In many ‘gamers’ eyes, the casual market is seen as a bubbling cesspit of family friendly drivel, cheap knock-offs, and shamelessly crude celebrity endorsements, ensuring crippling self-belittlement, to all who consume the rotten fruit it bears. If you’re nodding victoriously at this point, then I fear you’ll reap little enjoyment out of Encleverment Experiment. Even when putting this somewhat tired view aside, it’s difficult not to question Blitz Arcade’s choice of platform. If experience is anything to go by, then I believe they may have seriously misjudged their decision. Casual titles have almost exclusively been tremendous failures (sales wise) on the Xbox 360, and I’m speaking of titles that commanded much larger budgets, development teams, production time, and marketing campaigns, than this modest, flash-based creation. And quite honestly, I’m speaking of games that are plainly superior.

However, if you can shake away the dusty memories of primary school educational software, then there’s enjoyment to be had, if only for the compulsive side of you, who desperately wants to improve one’s examination scores. There are 16 mini-games in total, each challenge varying reasonably from the rest, but essentially testing either maths skills, reactions, memory or logic. Games all have a time limit, encouraging you to answer as quickly as possible, whether your task is memorising sounds, objects and colours in an untidy bedroom, or simply answering basic maths puzzles.
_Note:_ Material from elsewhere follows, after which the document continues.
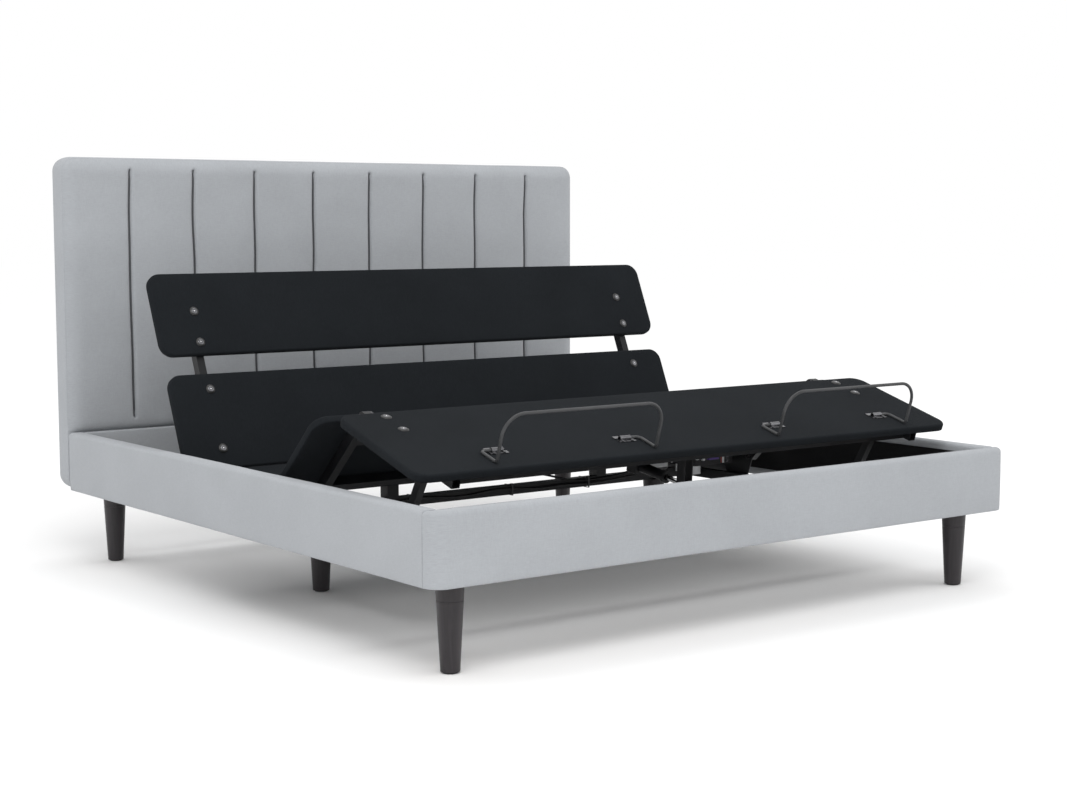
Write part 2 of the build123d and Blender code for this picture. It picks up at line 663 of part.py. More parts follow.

Plenty of prettiments have been strewn across the interface, including a bog-standard cartoon professor who narrates, and explains your task with an acceptable quality of voice-acting and dialogue. Small but effective edits to the gameplay ensure longevity, with different game modes based around examining certain areas of the brain. A game show mode pits you against one of a series of computer controlled characters, announcing a victor at the end of a set number of rounds, almost always securing you tasty un-lockable tat if you win. I was thankful for this game show mode, as the addition of a rival cranked up the tension, and injected some much needed excitement into the single player experience. The whole game is far more enjoyable when played with others, of course, but it’s almost guaranteed that you won’t always have someone to compete against.

The difficult task for a game such as this, is supplying incentive to play at all. When a the mission is to provide, or re-kindle, a primary school education, there is a desperate need for bonuses galore, as kids aren’t keen on learning, and the rest of us have already been through the ordeal. As touched upon earlier, Blitz Arcade have attempted to combat the issue, and provided a plentiful sack of goodies to uncover, and made a mess of every corner of every screen, with an assortment of sights and sounds. Unfortunately, they just haven’t made enough of an effort. I was quite aware during every mini-game, that I was essentially re-taking my primary school exams. Though I was initially curious concerning my brains strengths and weaknesses, the mini-games on offer were nowhere near enjoyable enough, to get me to undertake the hundreds of tests necessary to build up an accurate picture. Furthermore, the countless un-lockable contestants and mascots fell short of my expectations, characters turning out to be voiceless illustrations, and mascots disappointingly being little more than skins for the same short animation loop.

Astro Grizzly, an astronaut bear mascot of misguided ambition, enlightened me for a short while with his uncanny ability to be a bear in a space suit. Though, having quickly come to the decision that he was my favourite of all the mascots, I no longer felt the need to acquire any more, due primarily to the apparent lack of effort in their design and execution. There just isn’t a point to them. I fail to see the appeal. Children may find them to be more charismatic, but I doubt their attention will be held for much time.

Taking a step back and looking at Encleverment Experiment as a whole, does nothing but fill my mind with puzzlement. The user base Blitz Arcade is after just does not exist on this console. Besides, this type of structure has been executed with much greater precision multiple times before. Encleverment Experiment was surely not intended to reinvigorate the genre in any way, so why attempt to push it upon such a cynical crowd? There is nothing fundamentally wrong with the mechanics of this game, but all in all, it’s just rather bland and uninviting. And frankly, the 800 Microsoft Points price tag is pretty absurd. Next outing, may I suggest a gentle platform-adventurer, ‘The Agreeable Escapades of Astro Grizzly: Bear in a Space Suit’.